**Written request**
Give back the full material, exactly as it reads.

**Dataset content**
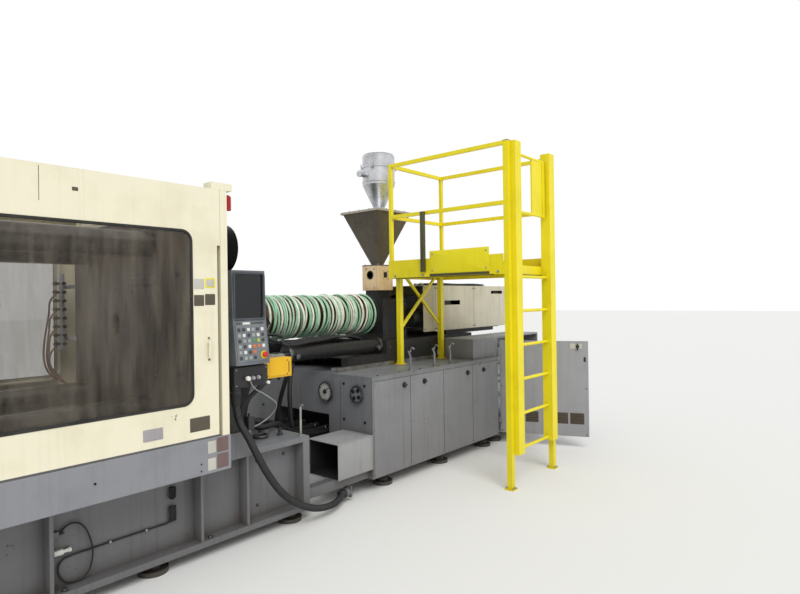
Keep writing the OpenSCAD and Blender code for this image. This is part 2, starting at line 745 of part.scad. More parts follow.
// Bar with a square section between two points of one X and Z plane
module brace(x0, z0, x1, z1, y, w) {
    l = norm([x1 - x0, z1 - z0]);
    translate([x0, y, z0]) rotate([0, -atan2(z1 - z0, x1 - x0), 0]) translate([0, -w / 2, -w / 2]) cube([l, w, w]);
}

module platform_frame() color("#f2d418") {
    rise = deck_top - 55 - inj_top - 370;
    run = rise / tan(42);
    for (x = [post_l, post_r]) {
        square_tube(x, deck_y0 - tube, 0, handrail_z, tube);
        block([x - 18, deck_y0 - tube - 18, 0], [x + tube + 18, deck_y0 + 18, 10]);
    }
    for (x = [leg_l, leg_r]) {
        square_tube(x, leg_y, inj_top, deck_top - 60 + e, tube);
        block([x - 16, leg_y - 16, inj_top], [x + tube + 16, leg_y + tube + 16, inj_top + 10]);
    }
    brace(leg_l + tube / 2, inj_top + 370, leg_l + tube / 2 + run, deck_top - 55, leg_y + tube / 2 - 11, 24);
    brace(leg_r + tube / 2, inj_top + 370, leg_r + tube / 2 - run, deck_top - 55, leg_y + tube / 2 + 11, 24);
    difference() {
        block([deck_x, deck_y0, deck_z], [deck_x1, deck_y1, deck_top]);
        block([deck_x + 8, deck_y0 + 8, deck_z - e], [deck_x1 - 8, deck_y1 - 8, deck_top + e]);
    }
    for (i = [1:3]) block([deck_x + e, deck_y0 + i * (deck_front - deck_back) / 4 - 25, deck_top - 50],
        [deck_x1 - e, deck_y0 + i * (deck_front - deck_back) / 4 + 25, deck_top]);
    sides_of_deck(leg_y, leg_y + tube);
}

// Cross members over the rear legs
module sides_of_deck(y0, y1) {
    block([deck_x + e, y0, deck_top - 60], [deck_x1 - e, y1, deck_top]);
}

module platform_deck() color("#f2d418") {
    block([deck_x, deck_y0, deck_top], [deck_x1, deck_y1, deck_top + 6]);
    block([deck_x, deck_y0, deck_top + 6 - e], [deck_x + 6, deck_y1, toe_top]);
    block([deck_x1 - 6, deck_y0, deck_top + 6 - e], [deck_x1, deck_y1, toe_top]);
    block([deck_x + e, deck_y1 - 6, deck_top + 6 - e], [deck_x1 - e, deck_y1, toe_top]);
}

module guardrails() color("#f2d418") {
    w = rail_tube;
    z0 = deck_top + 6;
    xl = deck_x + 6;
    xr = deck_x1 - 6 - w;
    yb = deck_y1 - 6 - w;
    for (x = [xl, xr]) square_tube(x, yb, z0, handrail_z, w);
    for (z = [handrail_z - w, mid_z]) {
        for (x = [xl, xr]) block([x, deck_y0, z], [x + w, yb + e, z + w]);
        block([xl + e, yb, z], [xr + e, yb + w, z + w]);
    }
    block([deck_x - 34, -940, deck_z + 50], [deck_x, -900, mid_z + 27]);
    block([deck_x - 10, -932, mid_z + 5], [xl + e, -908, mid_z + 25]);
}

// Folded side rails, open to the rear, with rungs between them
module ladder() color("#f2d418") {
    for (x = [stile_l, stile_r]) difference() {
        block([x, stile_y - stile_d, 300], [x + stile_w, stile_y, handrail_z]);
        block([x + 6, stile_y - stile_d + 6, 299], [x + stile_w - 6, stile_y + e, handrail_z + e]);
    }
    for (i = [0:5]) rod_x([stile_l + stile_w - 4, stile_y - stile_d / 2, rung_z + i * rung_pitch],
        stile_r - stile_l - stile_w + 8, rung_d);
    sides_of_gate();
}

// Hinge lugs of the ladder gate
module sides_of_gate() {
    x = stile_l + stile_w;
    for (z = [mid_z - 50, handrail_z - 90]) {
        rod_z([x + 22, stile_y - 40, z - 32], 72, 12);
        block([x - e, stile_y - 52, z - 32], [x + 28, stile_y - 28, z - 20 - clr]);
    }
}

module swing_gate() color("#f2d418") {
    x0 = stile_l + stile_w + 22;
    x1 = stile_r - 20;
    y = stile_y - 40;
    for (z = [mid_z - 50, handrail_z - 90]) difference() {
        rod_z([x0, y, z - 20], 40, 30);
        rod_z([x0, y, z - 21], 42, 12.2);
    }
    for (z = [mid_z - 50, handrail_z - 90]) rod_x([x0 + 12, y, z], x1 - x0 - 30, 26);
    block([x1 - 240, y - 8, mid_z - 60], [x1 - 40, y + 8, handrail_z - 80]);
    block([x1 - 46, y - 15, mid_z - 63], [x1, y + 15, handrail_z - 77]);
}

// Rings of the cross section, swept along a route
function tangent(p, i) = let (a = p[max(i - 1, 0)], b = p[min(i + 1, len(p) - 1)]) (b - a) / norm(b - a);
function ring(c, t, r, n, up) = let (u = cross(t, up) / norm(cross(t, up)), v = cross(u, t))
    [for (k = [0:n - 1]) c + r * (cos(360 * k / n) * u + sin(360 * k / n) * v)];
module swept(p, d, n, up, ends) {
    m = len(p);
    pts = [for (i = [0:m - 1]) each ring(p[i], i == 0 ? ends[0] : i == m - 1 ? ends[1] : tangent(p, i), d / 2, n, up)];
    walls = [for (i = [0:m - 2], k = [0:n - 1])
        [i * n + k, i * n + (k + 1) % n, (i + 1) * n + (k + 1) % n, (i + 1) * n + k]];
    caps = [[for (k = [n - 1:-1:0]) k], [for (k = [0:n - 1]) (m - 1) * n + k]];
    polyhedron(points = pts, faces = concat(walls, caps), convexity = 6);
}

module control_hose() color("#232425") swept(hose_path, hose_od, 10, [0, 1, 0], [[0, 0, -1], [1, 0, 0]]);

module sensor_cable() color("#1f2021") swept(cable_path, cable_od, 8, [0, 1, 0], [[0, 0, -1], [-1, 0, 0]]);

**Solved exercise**
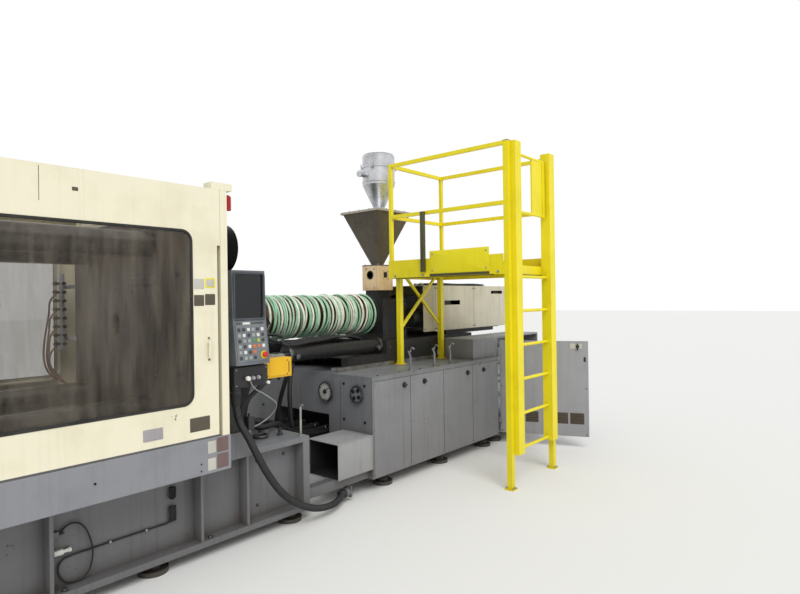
Keep writing the OpenSCAD and Blender code for this image. This is part 2, starting at line 745 of part.scad. More parts follow.
// Bar with a square section between two points of one X and Z plane
module brace(x0, z0, x1, z1, y, w) {
    l = norm([x1 - x0, z1 - z0]);
    translate([x0, y, z0]) rotate([0, -atan2(z1 - z0, x1 - x0), 0]) translate([0, -w / 2, -w / 2]) cube([l, w, w]);
}

module platform_frame() color("#f2d418") {
    rise = deck_top - 55 - inj_top - 370;
    run = rise / tan(42);
    for (x = [post_l, post_r]) {
        square_tube(x, deck_y0 - tube, 0, handrail_z, tube);
        block([x - 18, deck_y0 - tube - 18, 0], [x + tube + 18, deck_y0 + 18, 10]);
    }
    for (x = [leg_l, leg_r]) {
        square_tube(x, leg_y, inj_top, deck_top - 60 + e, tube);
        block([x - 16, leg_y - 16, inj_top], [x + tube + 16, leg_y + tube + 16, inj_top + 10]);
    }
    brace(leg_l + tube / 2, inj_top + 370, leg_l + tube / 2 + run, deck_top - 55, leg_y + tube / 2 - 11, 24);
    brace(leg_r + tube / 2, inj_top + 370, leg_r + tube / 2 - run, deck_top - 55, leg_y + tube / 2 + 11, 24);
    difference() {
        block([deck_x, deck_y0, deck_z], [deck_x1, deck_y1, deck_top]);
        block([deck_x + 8, deck_y0 + 8, deck_z - e], [deck_x1 - 8, deck_y1 - 8, deck_top + e]);
    }
    for (i = [1:3]) block([deck_x + e, deck_y0 + i * (deck_front - deck_back) / 4 - 25, deck_top - 50],
        [deck_x1 - e, deck_y0 + i * (deck_front - deck_back) / 4 + 25, deck_top]);
    sides_of_deck(leg_y, leg_y + tube);
}

// Cross members over the rear legs
module sides_of_deck(y0, y1) {
    block([deck_x + e, y0, deck_top - 60], [deck_x1 - e, y1, deck_top]);
}

module platform_deck() color("#f2d418") {
    block([deck_x, deck_y0, deck_top], [deck_x1, deck_y1, deck_top + 6]);
    block([deck_x, deck_y0, deck_top + 6 - e], [deck_x + 6, deck_y1, toe_top]);
    block([deck_x1 - 6, deck_y0, deck_top + 6 - e], [deck_x1, deck_y1, toe_top]);
    block([deck_x + e, deck_y1 - 6, deck_top + 6 - e], [deck_x1 - e, deck_y1, toe_top]);
}

module guardrails() color("#f2d418") {
    w = rail_tube;
    z0 = deck_top + 6;
    xl = deck_x + 6;
    xr = deck_x1 - 6 - w;
    yb = deck_y1 - 6 - w;
    for (x = [xl, xr]) square_tube(x, yb, z0, handrail_z, w);
    for (z = [handrail_z - w, mid_z]) {
        for (x = [xl, xr]) block([x, deck_y0, z], [x + w, yb + e, z + w]);
        block([xl + e, yb, z], [xr + e, yb + w, z + w]);
    }
    block([deck_x - 34, -940, deck_z + 50], [deck_x, -900, mid_z + 27]);
    block([deck_x - 10, -932, mid_z + 5], [xl + e, -908, mid_z + 25]);
}

// Folded side rails, open to the rear, with rungs between them
module ladder() color("#f2d418") {
    for (x = [stile_l, stile_r]) difference() {
        block([x, stile_y - stile_d, 300], [x + stile_w, stile_y, handrail_z]);
        block([x + 6, stile_y - stile_d + 6, 299], [x + stile_w - 6, stile_y + e, handrail_z + e]);
    }
    for (i = [0:5]) rod_x([stile_l + stile_w - 4, stile_y - stile_d / 2, rung_z + i * rung_pitch],
        stile_r - stile_l - stile_w + 8, rung_d);
    sides_of_gate();
}

// Hinge lugs of the ladder gate
module sides_of_gate() {
    x = stile_l + stile_w;
    for (z = [mid_z - 50, handrail_z - 90]) {
        rod_z([x + 22, stile_y - 40, z - 32], 72, 12);
        block([x - e, stile_y - 52, z - 32], [x + 28, stile_y - 28, z - 20 - clr]);
    }
}

module swing_gate() color("#f2d418") {
    x0 = stile_l + stile_w + 22;
    x1 = stile_r - 20;
    y = stile_y - 40;
    for (z = [mid_z - 50, handrail_z - 90]) difference() {
        rod_z([x0, y, z - 20], 40, 30);
        rod_z([x0, y, z - 21], 42, 12.2);
    }
    for (z = [mid_z - 50, handrail_z - 90]) rod_x([x0 + 12, y, z], x1 - x0 - 30, 26);
    block([x1 - 240, y - 8, mid_z - 60], [x1 - 40, y + 8, handrail_z - 80]);
    block([x1 - 46, y - 15, mid_z - 63], [x1, y + 15, handrail_z - 77]);
}

// Rings of the cross section, swept along a route
function tangent(p, i) = let (a = p[max(i - 1, 0)], b = p[min(i + 1, len(p) - 1)]) (b - a) / norm(b - a);
function ring(c, t, r, n, up) = let (u = cross(t, up) / norm(cross(t, up)), v = cross(u, t))
    [for (k = [0:n - 1]) c + r * (cos(360 * k / n) * u + sin(360 * k / n) * v)];
module swept(p, d, n, up, ends) {
    m = len(p);
    pts = [for (i = [0:m - 1]) each ring(p[i], i == 0 ? ends[0] : i == m - 1 ? ends[1] : tangent(p, i), d / 2, n, up)];
    walls = [for (i = [0:m - 2], k = [0:n - 1])
        [i * n + k, i * n + (k + 1) % n, (i + 1) * n + (k + 1) % n, (i + 1) * n + k]];
    caps = [[for (k = [n - 1:-1:0]) k], [for (k = [0:n - 1]) (m - 1) * n + k]];
    polyhedron(points = pts, faces = concat(walls, caps), convexity = 6);
}

module control_hose() color("#232425") swept(hose_path, hose_od, 10, [0, 1, 0], [[0, 0, -1], [1, 0, 0]]);

module sensor_cable() color("#1f2021") swept(cable_path, cable_od, 8, [0, 1, 0], [[0, 0, -1], [-1, 0, 0]]);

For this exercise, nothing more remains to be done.